Dream Work

How Dream Work Actually Works

Dreams are your unconscious processing things you haven't figured out consciously yet. They're not mystical predictions or messages from the universe - they're your brain working through patterns, emotions, and situations while you sleep.

Dream work is about learning to pay attention to what shows up and what it might mean for you specifically.

What We Do

  • Keep a dream journal - writing down what you remember trains your brain to remember more

  • Look for patterns over time - recurring themes, symbols, feelings

  • Explore what the images mean to you - not universal symbol dictionaries, but your associations

  • Notice who shows up - often dream characters represent aspects of yourself

  • Work with recurring dreams or nightmares - what are they trying to show you?

Jung and the Collective Unconscious

Carl Jung (and his student Marie-Louise von Franz) did the foundational work on dream psychology. They discovered that dreams access both personal and collective unconscious material - meaning some dream symbols tap into shared human experiences and archetypes, not just your individual history.

When you dream of archetypes (the wise old woman, the hero, the trickster), you're accessing patterns that have existed across cultures for thousands of years. This doesn't make dreams magical - it makes them deeply human.

Jung also identified the animus (inner masculine) and anima (inner feminine) - aspects we all carry regardless of gender. Dream figures often represent these inner energies and how they're relating to each other within you.

Lucid Dreaming

Lucid dreaming means becoming conscious that you're dreaming while still in the dream. Once you're aware, you can interact with the dream - dialogue with characters (aspects of yourself), explore the landscape, ask questions, work through fears.

It's a learnable skill that takes practice:

  • Keep a dream journal to train dream recall

  • Do reality checks during the day ("Am I dreaming?")

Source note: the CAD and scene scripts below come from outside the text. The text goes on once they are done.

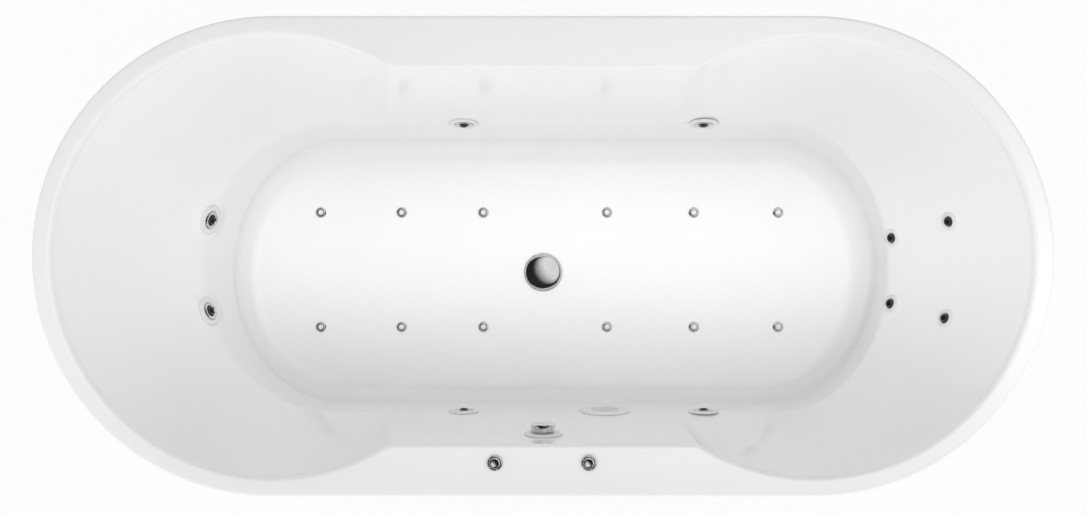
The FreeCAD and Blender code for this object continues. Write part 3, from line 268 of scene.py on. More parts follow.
def tube(name, points, radius, bend, material, sides=40, ripple=None):
    """Round pipe along a route, with a short open mouth at each end and a smooth or rippled skin."""
    path = stations(points, bend)
    if ripple:
        fine = []
        for (a, ha), (b, hb) in zip(path, path[1:]):
            count = max(1, int((b - a).length / (ripple / 6)))
            for k in range(count):
                t = k / count
                fine.append((a.lerp(b, t), ha.lerp(hb, t).normalized()))
        fine.append(path[-1])
        path = fine
    turn = Vector((0, 0, 1)).rotation_difference(path[0][1])
    heading = path[0][1]
    rings = []
    travelled = 0.0
    last = path[0][0]
    for spot, new in path:
        turn = heading.rotation_difference(new) @ turn
        heading = new
        travelled += (spot - last).length
        last = spot
        dip = 0.9 * (cos(2 * pi * travelled / ripple) - 1) if ripple else 0.0
        rings.append((spot, turn.copy(), radius + dip))
    vertices = []
    faces = []

    def ring_at(spot, turn, r):
        start = len(vertices)
        for k in range(sides):
            angle = 2 * pi * (k + 0.5) / sides
            vertices.append(spot + turn @ Vector((r * cos(angle), r * sin(angle), 0)))
        return start

    def bridge(a, b):
        for k in range(sides):
            faces.append((a + k, a + (k + 1) % sides, b + (k + 1) % sides, b + k))

    starts = [ring_at(*ring) for ring in rings]
    for a, b in zip(starts, starts[1:]):
        bridge(a, b)
    mouth_depth = 4.0
    for end, sign in ((0, 1), (-1, -1)):
        spot, turn_end, _ = rings[end]
        mouth = ring_at(spot, turn_end, radius * 0.8)
        back = ring_at(spot + turn_end @ Vector((0, 0, sign * mouth_depth)), turn_end, radius * 0.8)
        bridge(starts[end], mouth)
        bridge(mouth, back)
        faces.append([back + k for k in range(sides)])
    return mesh_object(name, vertices, faces, material, sharp=50.0)


def box_mesh(name, lows, highs, material, bevel=1.0):
    """Bevelled block between two corners, in millimetres."""
    x0, y0, z0 = lows
    x1, y1, z1 = highs
    vertices = [(x, y, z) for x in (x0, x1) for y in (y0, y1) for z in (z0, z1)]
    faces = [(0, 1, 3, 2), (4, 6, 7, 5), (0, 4, 5, 1), (2, 3, 7, 6), (0, 2, 6, 4), (1, 5, 7, 3)]
    obj = mesh_object(name, vertices, faces, material)
    bm = bmesh.new()
    bm.from_mesh(obj.data)
    bmesh.ops.bevel(bm, geom=bm.edges[:], offset=bevel * MM, segments=3, affect="EDGES", profile=0.5)
    bm.to_mesh(obj.data)
    bm.free()
    smooth(obj)
    return obj


# -------- materials
MAT = {}


def add_node(tree, kind, values=None, links=None, **settings):
    """New shader node with its settings, its input values and what feeds it."""
    node = tree.nodes.new("ShaderNode" + kind)
    for key, value in settings.items():
        setattr(node, key, value)
    for key, value in (values or {}).items():
        node.inputs[key].default_value = value
    for key, source in (links or {}).items():
        tree.links.new(source, node.inputs[key])
    return node


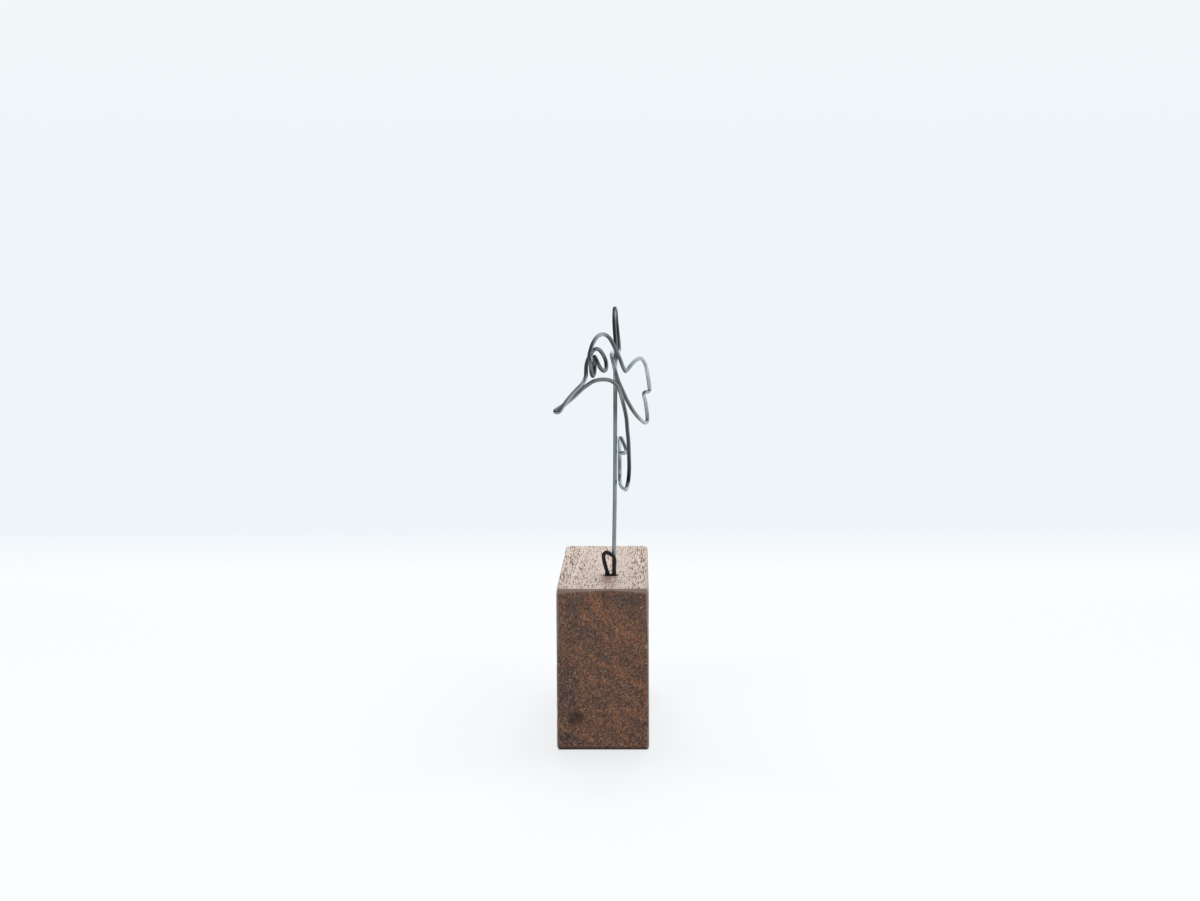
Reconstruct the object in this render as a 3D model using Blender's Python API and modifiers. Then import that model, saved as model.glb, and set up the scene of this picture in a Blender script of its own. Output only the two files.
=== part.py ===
"""Bird bent from one length of annealed iron wire, standing on a post in a walnut block.

Frame: origin at the centre of the block's underside, +Z up, +Y along the block away from the
bird's beak, +X to the right of someone who faces the block's front end. Lengths are in metres.
"""
import math

import bpy
import numpy as np

MM = 0.001

# Walnut block, lying on a long narrow side
BLOCK_WIDTH = 27.0 * MM
BLOCK_LENGTH = 100.0 * MM
BLOCK_HEIGHT = 47.5 * MM
BLOCK_EDGE = 0.7 * MM
BLOCK_EDGE_STEPS = 2

# Drilled hole that the post and the small loop stand in
HOLE_DIAMETER = 4.2 * MM
HOLE_DEPTH = 22.0 * MM
HOLE_RIGHT = 2.15 * MM
HOLE_BACK = -20.5 * MM
HOLE_SIDES = 32

# Iron wire of the bird and its post
WIRE_DIAMETER = 1.2 * MM
POST_IN_HOLE = 21.5
POST_FROM_HOLE = (0.85, 0.85)

# Thinner black wire of the small loop in front of the post
LOOP_WIRE_DIAMETER = 1.06 * MM
LOOP_IN_HOLE = 10.0

# Tight bends, by the radius of the wire's centre line
NOTCH_BEND = 0.75
TAIL_BEND = 0.85
POINTS_PER_BEND = 5

# How closely the drawn path follows the bends
LONGEST_STEP = 5.0
LARGEST_TURN = math.radians(17.0)
SAMPLES_PER_KEY = 40

# The head and the breast lie in one upright plane, turned from the block's long axis
BODY_TURN = math.radians(28.0)
BODY_RIGHT = 1.8
BODY_BACK = 0.3

# Beak: two strands laid together and twisted a little, joined by a hairpin at the tip; the
# strands' offset from its centre line and their angle round it are given for base and tip
BEAK_BASE = (-9.05, -19.15, 58.15)
BEAK_TIP = (-15.85, -27.6, 51.8)
STRAND_OFFSET = (0.63, 0.72)
BEAK_TWIST = (math.radians(92.0), math.radians(190.0))
BEAK_STATIONS = 7


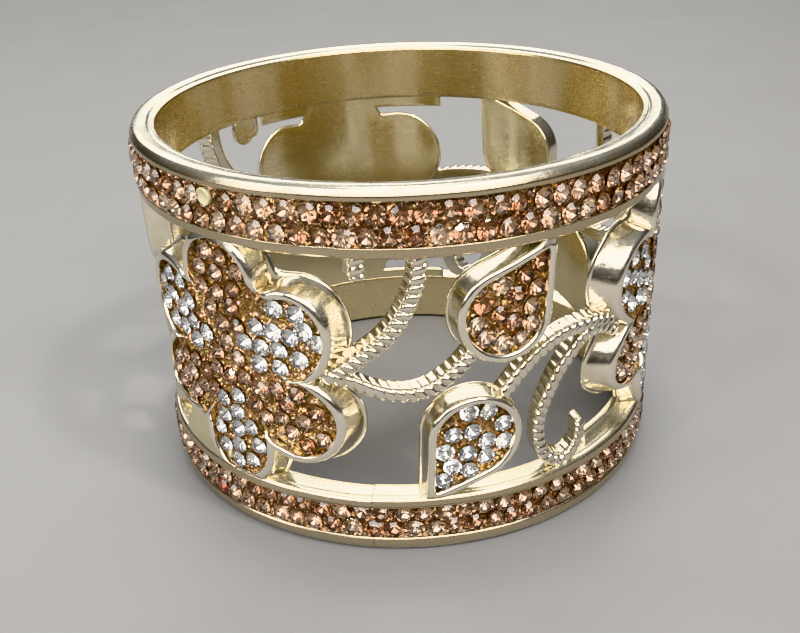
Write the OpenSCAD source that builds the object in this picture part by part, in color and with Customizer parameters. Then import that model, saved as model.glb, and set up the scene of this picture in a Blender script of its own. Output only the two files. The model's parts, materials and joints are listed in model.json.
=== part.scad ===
// Kada bangle: a cast openwork band of gold-plated metal, closed all round, with two stone-set rings
// joined by three six-petal flowers, six leaves and roped vines. It stands on its lower ring.
// +Z is up. The origin is on the axis, at the plane that the lower ring rests on.
// Azimuths turn about Z, are 0 at -Y and grow towards +X. They grow to the right, seen from outside.

/* [Band] */
// Inner diameter, for the wrist
inner_d = 60; // [56:0.5:66]
// Height of the whole bangle
height = 45.5; // [44:0.5:48]
// Height of each stone-set ring
ring_h = 7.7; // [7.4:0.1:8.2]
// How far a ring's lips stand out from the inner wall
lip_out = 3.2; // [3:0.1:3.6]
// How far the stones of a ring stand out from the inner wall
band_out = 3.6; // [3.5:0.1:3.9]

/* [Flowers] */
// Azimuth of the front flower
front_az = -39; // [-42:0.5:-36]
// Azimuth of the right flower
right_az = 73; // [70:0.5:76]
// Azimuth of the back flower
back_az = 197.5; // [194:0.5:200]
// Distance of a petal's middle from the flower's middle
petal_reach = 10.5; // [10.2:0.1:10.8]
// Radius of a petal's round end
petal_r = 5.6; // [5.4:0.1:5.8]

/* [Leaves] */
// Radius of a leaf's round end
leaf_r = 5.6; // [5.2:0.1:5.8]
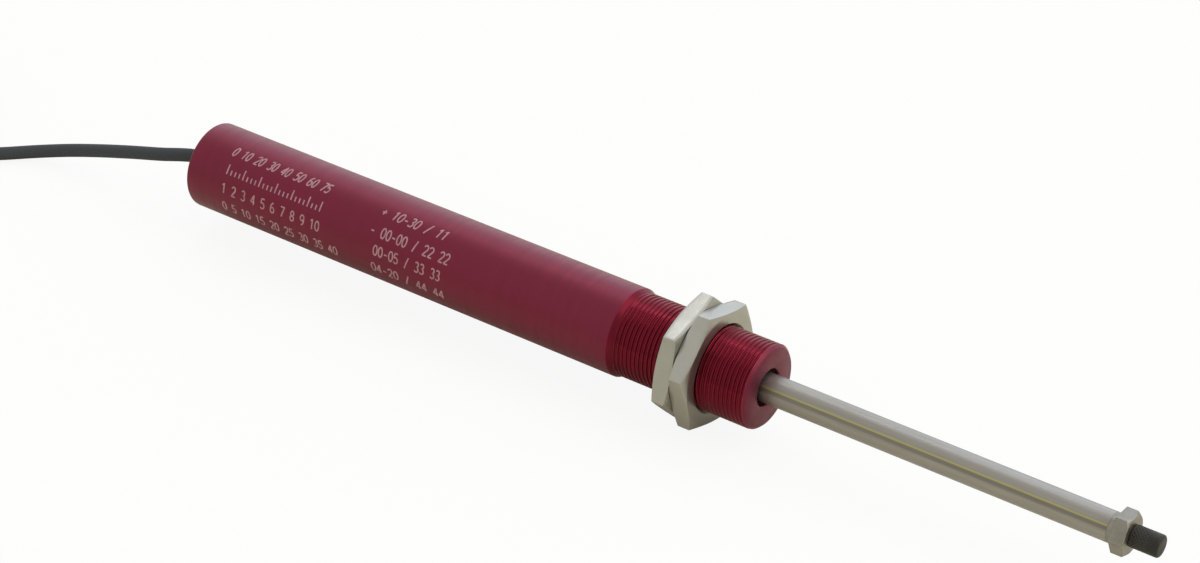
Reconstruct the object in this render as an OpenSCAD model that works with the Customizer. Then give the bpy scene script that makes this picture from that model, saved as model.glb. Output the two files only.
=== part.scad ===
// Spring-loaded linear variable inductive transducer.
// The sensing axis is X: the rod leaves the nose towards +X and the cable leaves the rear towards -X.
// The origin is on that axis where the threaded nose begins, in front of the barrel's bevel. +Z is up.

/* [Barrel] */
// Outer diameter of the plain barrel
barrel_d = 19.05; // [18.6:0.05:22]
// Length of the barrel, from the rear face to the start of the thread
barrel_len = 112; // [108:0.5:130]
// Rounding of the rear outer edge
rear_round = 0.4; // [0.1:0.1:0.7]
// Axial length of the bevel that leads from the barrel down to the nose thread
shoulder_bevel = 0.9; // [0.2:0.1:1.5]
// Wall of the barrel round the piston and the spring
barrel_wall = 2.5; // [2.3:0.05:3]
// Thinner wall behind the probe holder, round the electronics
rear_wall = 2; // [1.6:0.05:2.2]

/* [Nose] */
// Major diameter of the fine nose thread
thread_d = 18; // [17.6:0.05:18.2]
// Length of the nose, from the start of its thread to its face
nose_len = 31.8; // [29:0.1:40]
// Chamfer at the nose face, radial size
nose_chamfer = 0.6; // [0.4:0.1:1.4]
// Length of that chamfer along the axis
nose_chamfer_len = 0.6; // [0.4:0.1:2]
// Hole in the nose face
nose_bore_d = 8; // [7.4:0.1:9]
// Chamfer at the mouth of that hole
mouth_chamfer = 0.2; // [0.1:0.1:0.5]
// Thickness of the nose face wall
nose_wall = 2.8; // [1.5:0.1:4]
// Pocket in the nose for the bearing and the wiper ring
pocket_d = 11; // [10.4:0.1:12]
// Length of the plain bearing
bearing_len = 11; // [8:0.5:13]

/* [Mounting nuts] */
// Width of each nut across its flats
nut_af = 24; // [22:0.5:27]
// Thickness of each nut
nut_t = 4; // [3:0.5:6]
// Distance from the start of the thread to the plane where the two nuts meet
nut_meet_x = 16.45; // [14:0.05:20]
// Turn of each nut away from a corner straight down, in degrees
nut_turn = 15.4; // [5:0.1:25]
// Diameter of the flat ring on each nut face, inside its chamfer
nut_face_d = 23.7; // [21:0.1:24]
// Slope of that chamfer, in degrees
nut_bevel_angle = 18; // [10:1:30]
// Radial size of the countersink at each end of a nut's thread
nut_sink = 0.55; // [0.2:0.05:1]

/* [Rod] */
// Outer diameter of the rod
rod_d = 6.2; // [6:0.05:6.6]
// Wall of the rod tube
rod_wall = 0.6; // [0.4:0.05:0.7]
// Travel of the rod
stroke = 75; // [60:1:76]
// Length of rod seen between the nose face and the hexagon, fully out
rod_out = 77.2; // [76.5:0.1:95]
// Width across flats of the hexagon at the rod's end
hex_af = 8; // [7:0.5:10]
// Thickness of the hexagon
hex_t = 3; // [2:0.5:5]
// Turn of the hexagon away from a corner straight down, in degrees
hex_turn = 26; // [0:1:30]
// Collar of the end plug between tube and hexagon
collar_len = 1.2; // [0.5:0.1:3]
// Length of the end plug inside the tube
plug_len = 8; // [6:0.5:10]

/* [Contact tip] */
// Diameter of the knurled contact tip
tip_d = 4.6; // [4:0.1:5.5]
// Length of the contact tip in front of the hexagon
tip_len = 6; // [5:0.5:12]
// Rounding of the contact tip's end
tip_round = 0.4; // [0.1:0.1:0.8]
// Diameter of the stud that holds the contact tip
stud_d = 3; // [2.5:0.1:3.4]
// Length of that stud
stud_len = 8; // [5:0.5:9]

/* [Piston and spring] */
// Length of the piston's running land
piston_len = 6; // [4:0.5:8]
// Length of the spigot that centres the spring
spigot_len = 2; // [1:0.5:3]
// Thickness of the soft stop washer
washer_t = 1.5; // [1:0.1:3]
// Wire diameter of the return spring
wire_d = 0.65; // [0.45:0.05:0.8]
// Radial gap between the return spring and the bore
spring_gap = 0.85; // [0.4:0.05:1]
// Number of turns of the return spring
spring_turns = 14; // [10:1:16]

/* [Probe] */
// Thickness of the probe holder
holder_t = 4; // [3:0.5:6]
// Length of the boss on the holder, which centres the spring
boss_len = 3; // [2:0.5:4]
// Diameter of the coil's core rod
former_d = 2.4; // [1.6:0.1:2.8]
// Thickness of the copper winding
winding_t = 0.6; // [0.3:0.05:0.7]
// Wall of the sleeve over the winding
sleeve_wall = 0.2; // [0.1:0.05:0.3]
// Length of the bead on the probe's end
bead_len = 2; // [1:0.5:3]

/* [Rear end] */
// Thickness of the flange of the rear cap
flange_t = 1.7; // [1.2:0.1:3]
// Length of the rear cap in front of its flange
cap_len = 4; // [3.4:0.1:6]
// Depth of the step that the flange sits against
flange_step = 0.7; // [0.4:0.1:0.9]
// Thickness of the retaining ring
ring_t = 1; // [0.6:0.1:1.4]
// Distance from the rear face to the retaining ring
ring_land = 0.8; // [0.5:0.1:1.5]
// Depth of the retaining ring's groove
ring_groove = 0.5; // [0.3:0.05:0.55]
// Cross section of the cap seal
seal_d = 1.5; // [1:0.1:1.8]

/* [Electronics] */
// Wall of the insulating sleeve round the electronics
spacer_wall = 0.75; // [0.5:0.05:1]
// Thickness of the circuit board
board_t = 1.2; // [0.8:0.1:1.6]
// Side of the square signal chip
chip_side = 5; // [3:0.5:7]
// Height of the signal chip
chip_h = 0.9; // [0.5:0.1:1.5]

/* [Cable] */
// Diameter of the cable
cable_d = 3; // [2.6:0.1:3.4]
// Length of the grommet behind the rear face
boot_len = 3; // [2:0.5:4]
// Diameter of each core of the cable
lead_d = 1.1; // [0.9:0.05:1.3]
// Length of the bare end of each core
bare_len = 6; // [4:0.5:10]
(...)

  • Set intentions before sleep

  • Use wake-back-to-bed technique (wake after 4-6 hours, stay up briefly, return to sleep)

When lucid, you can dialogue with dream figures, ask for healing or guidance, transform nightmares, or practise skills. It's essentially conscious exploration of your own psyche.

What You Get From This

  • Better understanding of patterns you can't see when awake

  • Insight into emotions and situations you're processing

  • Access to creative solutions and ideas

  • Ability to work with recurring nightmares or anxiety dreams

  • Connection to archetypal energies and collective wisdom

Working Together

I can help you learn to remember and work with your dreams, identify patterns, understand what your symbols mean, and develop lucid dreaming skills if that interests you.

Sessions focus on your actual dreams - what's showing up, what patterns are emerging, what aspects of yourself are trying to get your attention.

This isn't about interpreting your dreams for you. It's about teaching you to understand your own unconscious language so you can work with your dreams yourself.